■ DIRECTIONS: Your task is to extract every line from the material below exactly.

■ DATASET EXCERPT:
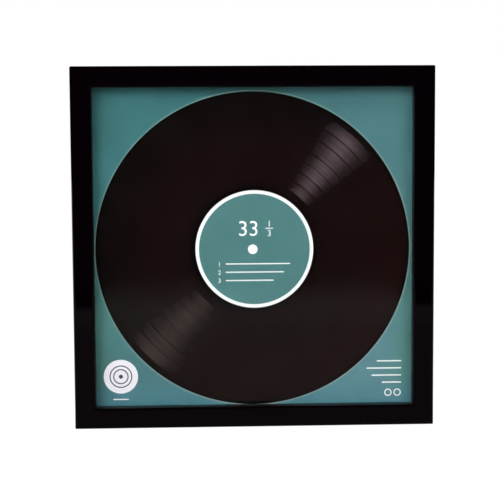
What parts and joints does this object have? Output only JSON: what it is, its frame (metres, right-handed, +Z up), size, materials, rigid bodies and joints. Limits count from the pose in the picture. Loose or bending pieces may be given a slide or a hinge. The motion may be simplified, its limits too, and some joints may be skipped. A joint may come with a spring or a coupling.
{
  "type": "record sleeve wall frame",
  "caption": "Square black wall frame that shows a twelve inch record sleeve behind glass; turn buttons free the back so the sheets lift out, and a saw tooth strip hangs it.",
  "frame": {"origin": "top of the saw tooth hanger's middle notch, in the middle of the strip's thickness, where the wall nail carries the frame", "axes": "+Z up, +Y towards the wall, the front faces -Y, +X to the right for someone who looks at the front"},
  "size_m": [0.345, 0.0263, 0.345],
  "materials": {
    "black_moulding": "fibreboard wrapped in high gloss black film",
    "glass": "clear float glass with ground edges",
    "printed_paper": "matt coated paper, printed teal with a life size black record",
    "corrugated_card": "brown corrugated card",
    "fibreboard": "bare brown fibreboard, smooth side out",
    "zinc_plate": "bright zinc plated steel",
    "screw_steel": "zinc plated steel",
    "rubber": "soft black rubber"
  },
  "bodies": {
    "frame": {"bottom_rail": "black_moulding", "left_rail": "black_moulding", "top_rail": "black_moulding", "right_rail": "black_moulding", "corner_nails": "screw_steel", "turn_button_screws": "screw_steel", "sawtooth_hanger": "zinc_plate", "hanger_nails": "screw_steel", "wall_bumper_left": "rubber", "wall_bumper_right": "rubber"},
    "glazing": {"glazing": "glass"},
    "print_sheet": {"print_sheet": "printed_paper"},
    "filler_card": {"filler_card": "corrugated_card"},
    "backing_board": {"backing_board": "fibreboard"},
    "turn_button_bottom_left": {"turn_button_bottom_left": "zinc_plate"},
    "turn_button_bottom_right": {"turn_button_bottom_right": "zinc_plate"},
    "turn_button_left_upper": {"turn_button_left_upper": "zinc_plate"},
    "turn_button_left_lower": {"turn_button_left_lower": "zinc_plate"},
    "turn_button_top_right": {"turn_button_top_right": "zinc_plate"},
    "turn_button_top_left": {"turn_button_top_left": "zinc_plate"},
    "turn_button_right_lower": {"turn_button_right_lower": "zinc_plate"},
    "turn_button_right_upper": {"turn_button_right_upper": "zinc_plate"}
  },
  "joints": [
    {"name": "glazing_lift", "type": "slide", "parent": "frame", "child": "glazing", "axis": [0, 1, 0], "range_m": [0, 0.02]},
    {"name": "print_sheet_lift", "type": "slide", "parent": "glazing", "child": "print_sheet", "axis": [0, 1, 0], "range_m": [0, 0.02]},
    {"name": "filler_card_lift", "type": "slide", "parent": "print_sheet", "child": "filler_card", "axis": [0, 1, 0], "range_m": [0, 0.02]},
    {"name": "backing_board_lift", "type": "slide", "parent": "filler_card", "child": "backing_board", "axis": [0, 1, 0], "range_m": [0, 0.02]},
    {"name": "turn_bottom_left", "type": "hinge", "parent": "frame", "child": "turn_button_bottom_left", "pos_m": [-0.09, -0.0014, -0.3277], "axis": [0, -1, 0], "continuous": true},
    {"name": "turn_bottom_right", "type": "hinge", "parent": "frame", "child": "turn_button_bottom_right", "pos_m": [0.09, -0.0014, -0.3277], "axis": [0, 1, 0], "continuous": true},
    {"name": "turn_left_upper", "type": "hinge", "parent": "frame", "child": "turn_button_left_upper", "pos_m": [-0.16553, -0.0014, -0.07218], "axis": [0, -1, 0], "continuous": true},
    {"name": "turn_left_lower", "type": "hinge", "parent": "frame", "child": "turn_button_left_lower", "pos_m": [-0.16553, -0.0014, -0.25217], "axis": [0, 1, 0], "continuous": true},
    {"name": "turn_top_right", "type": "hinge", "parent": "frame", "child": "turn_button_top_right", "pos_m": [0.09, -0.0014, 0.00335], "axis": [0, -1, 0], "continuous": true},
    {"name": "turn_top_left", "type": "hinge", "parent": "frame", "child": "turn_button_top_left", "pos_m": [-0.09, -0.0014, 0.00335], "axis": [0, 1, 0], "continuous": true},
    {"name": "turn_right_lower", "type": "hinge", "parent": "frame", "child": "turn_button_right_lower", "pos_m": [0.16553, -0.0014, -0.25217], "axis": [0, -1, 0], "continuous": true},
    {"name": "turn_right_upper", "type": "hinge", "parent": "frame", "child": "turn_button_right_upper", "pos_m": [0.16553, -0.0014, -0.07218], "axis": [0, 1, 0], "continuous": true}
  ]
}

■ THE ANSWER:
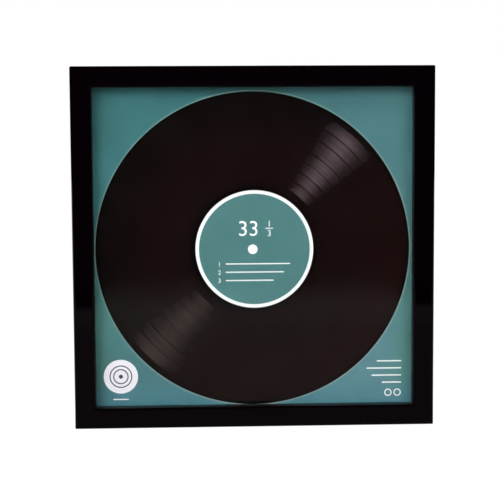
What parts and joints does this object have? Output only JSON: what it is, its frame (metres, right-handed, +Z up), size, materials, rigid bodies and joints. Limits count from the pose in the picture. Loose or bending pieces may be given a slide or a hinge. The motion may be simplified, its limits too, and some joints may be skipped. A joint may come with a spring or a coupling.
{
  "type": "record sleeve wall frame",
  "caption": "Square black wall frame that shows a twelve inch record sleeve behind glass; turn buttons free the back so the sheets lift out, and a saw tooth strip hangs it.",
  "frame": {"origin": "top of the saw tooth hanger's middle notch, in the middle of the strip's thickness, where the wall nail carries the frame", "axes": "+Z up, +Y towards the wall, the front faces -Y, +X to the right for someone who looks at the front"},
  "size_m": [0.345, 0.0263, 0.345],
  "materials": {
    "black_moulding": "fibreboard wrapped in high gloss black film",
    "glass": "clear float glass with ground edges",
    "printed_paper": "matt coated paper, printed teal with a life size black record",
    "corrugated_card": "brown corrugated card",
    "fibreboard": "bare brown fibreboard, smooth side out",
    "zinc_plate": "bright zinc plated steel",
    "screw_steel": "zinc plated steel",
    "rubber": "soft black rubber"
  },
  "bodies": {
    "frame": {"bottom_rail": "black_moulding", "left_rail": "black_moulding", "top_rail": "black_moulding", "right_rail": "black_moulding", "corner_nails": "screw_steel", "turn_button_screws": "screw_steel", "sawtooth_hanger": "zinc_plate", "hanger_nails": "screw_steel", "wall_bumper_left": "rubber", "wall_bumper_right": "rubber"},
    "glazing": {"glazing": "glass"},
    "print_sheet": {"print_sheet": "printed_paper"},
    "filler_card": {"filler_card": "corrugated_card"},
    "backing_board": {"backing_board": "fibreboard"},
    "turn_button_bottom_left": {"turn_button_bottom_left": "zinc_plate"},
    "turn_button_bottom_right": {"turn_button_bottom_right": "zinc_plate"},
    "turn_button_left_upper": {"turn_button_left_upper": "zinc_plate"},
    "turn_button_left_lower": {"turn_button_left_lower": "zinc_plate"},
    "turn_button_top_right": {"turn_button_top_right": "zinc_plate"},
    "turn_button_top_left": {"turn_button_top_left": "zinc_plate"},
    "turn_button_right_lower": {"turn_button_right_lower": "zinc_plate"},
    "turn_button_right_upper": {"turn_button_right_upper": "zinc_plate"}
  },
  "joints": [
    {"name": "glazing_lift", "type": "slide", "parent": "frame", "child": "glazing", "axis": [0, 1, 0], "range_m": [0, 0.02]},
    {"name": "print_sheet_lift", "type": "slide", "parent": "glazing", "child": "print_sheet", "axis": [0, 1, 0], "range_m": [0, 0.02]},
    {"name": "filler_card_lift", "type": "slide", "parent": "print_sheet", "child": "filler_card", "axis": [0, 1, 0], "range_m": [0, 0.02]},
    {"name": "backing_board_lift", "type": "slide", "parent": "filler_card", "child": "backing_board", "axis": [0, 1, 0], "range_m": [0, 0.02]},
    {"name": "turn_bottom_left", "type": "hinge", "parent": "frame", "child": "turn_button_bottom_left", "pos_m": [-0.09, -0.0014, -0.3277], "axis": [0, -1, 0], "continuous": true},
    {"name": "turn_bottom_right", "type": "hinge", "parent": "frame", "child": "turn_button_bottom_right", "pos_m": [0.09, -0.0014, -0.3277], "axis": [0, 1, 0], "continuous": true},
    {"name": "turn_left_upper", "type": "hinge", "parent": "frame", "child": "turn_button_left_upper", "pos_m": [-0.16553, -0.0014, -0.07218], "axis": [0, -1, 0], "continuous": true},
    {"name": "turn_left_lower", "type": "hinge", "parent": "frame", "child": "turn_button_left_lower", "pos_m": [-0.16553, -0.0014, -0.25217], "axis": [0, 1, 0], "continuous": true},
    {"name": "turn_top_right", "type": "hinge", "parent": "frame", "child": "turn_button_top_right", "pos_m": [0.09, -0.0014, 0.00335], "axis": [0, -1, 0], "continuous": true},
    {"name": "turn_top_left", "type": "hinge", "parent": "frame", "child": "turn_button_top_left", "pos_m": [-0.09, -0.0014, 0.00335], "axis": [0, 1, 0], "continuous": true},
    {"name": "turn_right_lower", "type": "hinge", "parent": "frame", "child": "turn_button_right_lower", "pos_m": [0.16553, -0.0014, -0.25217], "axis": [0, -1, 0], "continuous": true},
    {"name": "turn_right_upper", "type": "hinge", "parent": "frame", "child": "turn_button_right_upper", "pos_m": [0.16553, -0.0014, -0.07218], "axis": [0, 1, 0], "continuous": true}
  ]
}